Contract
Exhibit 10.3
PROVIDENT
FINANCIAL HOLDINGS, INC.
2010
EQUITY INCENTIVE PLAN
RS No.
__
Shares of Restricted Stock are hereby
awarded on ___________, ____, by Provident Financial Holdings, Inc. (the "Company"), to ______________ (the "Grantee"), in accordance with the
following terms and conditions:
1. Share
Award. The Company hereby awards to the Grantee _________
shares ("Shares") of common stock of the
Company ("Common
Stock") pursuant to the
Provident Financial Holdings, Inc. 2010 Equity Incentive Plan, as the same may
be amended from time to time (the "Plan"), and upon the terms and
conditions and subject to the restrictions in the Plan and as hereinafter set
forth. A copy of the Plan, as currently in effect, is incorporated
herein by reference and is attached hereto.
2. Restrictions on Transfer and
Restricted Period. During the period (the "Restricted Period") commencing on the date of
this Award Agreement and terminating on ___________, ____, Shares with respect
to which the Restricted Period has not lapsed may not be sold, assigned,
transferred, pledged, or otherwise encumbered by the Grantee except, in the
event of the death of the Grantee, by will or the laws of descent and
distribution or pursuant to a "domestic relations order, " as defined in Section
414(p)(1)(B) the Code, or as hereinafter provided. Shares with
respect to which the Restricted Period has lapsed shall sometimes be referred to
herein as "Vested."
Provided that the Grantee does not
incur a Termination of Service, Shares shall become Vested in accordance with
the following schedule:
Date of Vesting
|
Number of Shares Vested
|
The
Committee referred to in Article IV of the Plan shall have the authority, in its
discretion, to accelerate the time at which any or all of the restrictions shall
lapse with respect to any Shares or to remove any or all of such restrictions,
whenever the Committee may determine that such action is appropriate by reason
of changes in applicable tax or other laws, changes in circumstances occurring
after the commencement of the Restricted Period, or any other
reason.
3. Termination of
Service. Except as provided in Section 8 below, if the Grantee
incurs a Termination of Service for any reason (other than death or disability),
all Shares which are not Vested at the time of such Termination of Service shall
upon such Termination of Service be forfeited to the Company. If the
Grantee incurs a Termination of Service by reason of death or disability, all
Shares awarded pursuant to this Award Agreement shall become Vested at the time
of such termination, and the Shares shall not thereafter be
forfeited.
4. Certificates for the
Shares. The Company shall issue ____________ [same as number of vesting periods] certificates
in respect of the Shares in the name of the Grantee, as the Shares represented
thereby become Vested.
5. Grantee's
Rights. Subject to all limitations provided in this Award
Agreement, the Grantee, as owner of the Shares during the Restricted Period,
shall have all the rights of a stockholder, except the right to receive
dividends paid on the Shares and the right to vote such Shares.

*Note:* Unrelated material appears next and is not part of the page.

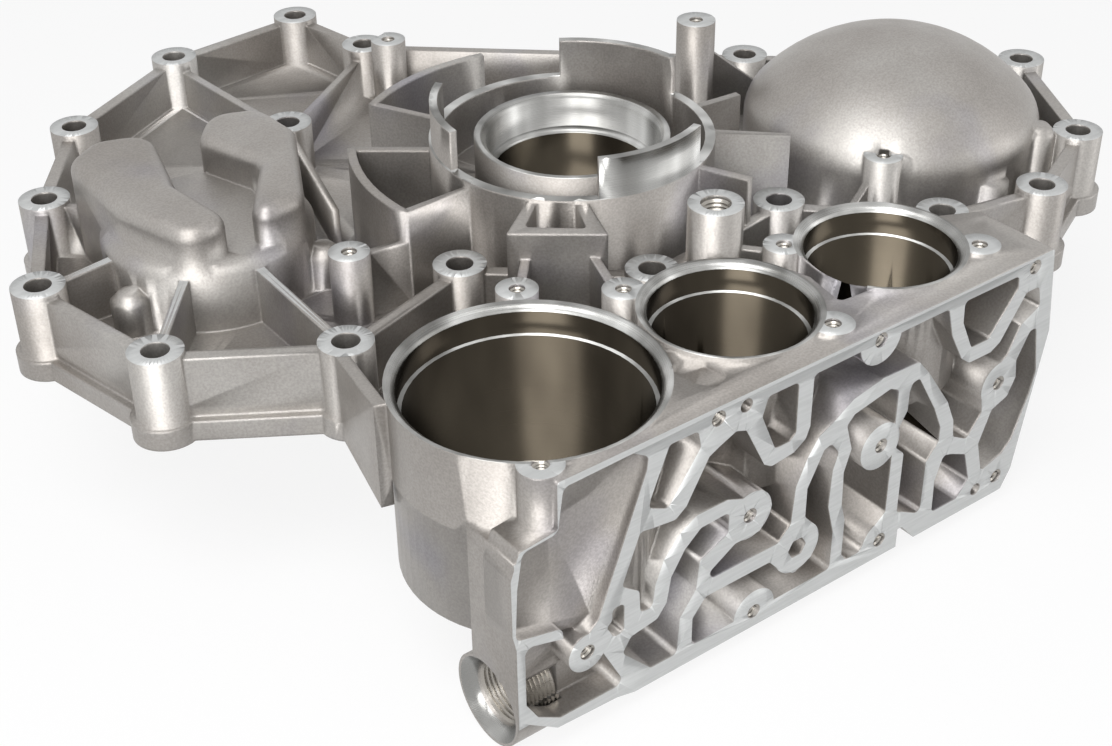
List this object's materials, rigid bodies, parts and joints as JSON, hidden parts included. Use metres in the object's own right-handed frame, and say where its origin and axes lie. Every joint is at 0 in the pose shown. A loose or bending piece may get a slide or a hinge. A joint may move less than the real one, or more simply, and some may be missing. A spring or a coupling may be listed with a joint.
{
  "type": "die cast housing",
  "caption": "Die-cast end cover of a vehicle transmission with a bearing hub, a domed cover, pump passages and a valve block with three piston bores.",
  "frame": {"origin": "on the axis of the bearing hub, in the plane of the mating flange", "axes": "+Z along the bearing axis, away from the gearbox; +X along the milled valve face; +Y away from that face, so the valve face looks along -Y"},
  "size_m": [0.3981, 0.3383, 0.1225],
  "materials": {
    "casting": "as-cast satin with milled and turned seats"
  },
  "bodies": {
    "root": {"housing": "casting"}
  },
  "joints": []
}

6. Expiration of Restricted
Period. Upon the lapse or expiration of the Restricted Period
with respect to a portion of the Shares, the Company shall deliver to the
Grantee (or in the case of a deceased Xxxxxxx, to his legal representative) the
certificate in respect of such Xxxxxx. The Shares as to which the
Restricted Period shall have lapsed or expired shall be free of the restrictions
referred to in Section 2 above.
7. Adjustments for Changes in
Capitalization of the Company. In the event of any change in
the outstanding shares of Common Stock by reason of any reorganization,
recapitalization, stock split, stock dividend, combination or exchange of
shares, merger, consolidation, or any change in the corporate structure of the
Company or in the shares of Common Stock, the number and class of Shares covered
by this Award Agreement shall be appropriately adjusted by the Committee, whose
determination shall be conclusive. Any shares of Common Stock or
other securities received, as a result of the foregoing, by the Grantee with
respect to Shares subject to the restrictions contained in Section 2 above shall
also be subject to such restrictions.
8. Effect of Change in
Control. If a tender offer or exchange offer for shares of the
Company (other than such an offer by the Company) is commenced, or if a Change
in Control shall occur, and the Grantee thereafter incurs a Termination of
Service for any reason whatsoever, all previously unvested Shares shall vest in
full upon the happening of such events; provided, however, that no Shares which
have previously been forfeited shall thereafter become Vested.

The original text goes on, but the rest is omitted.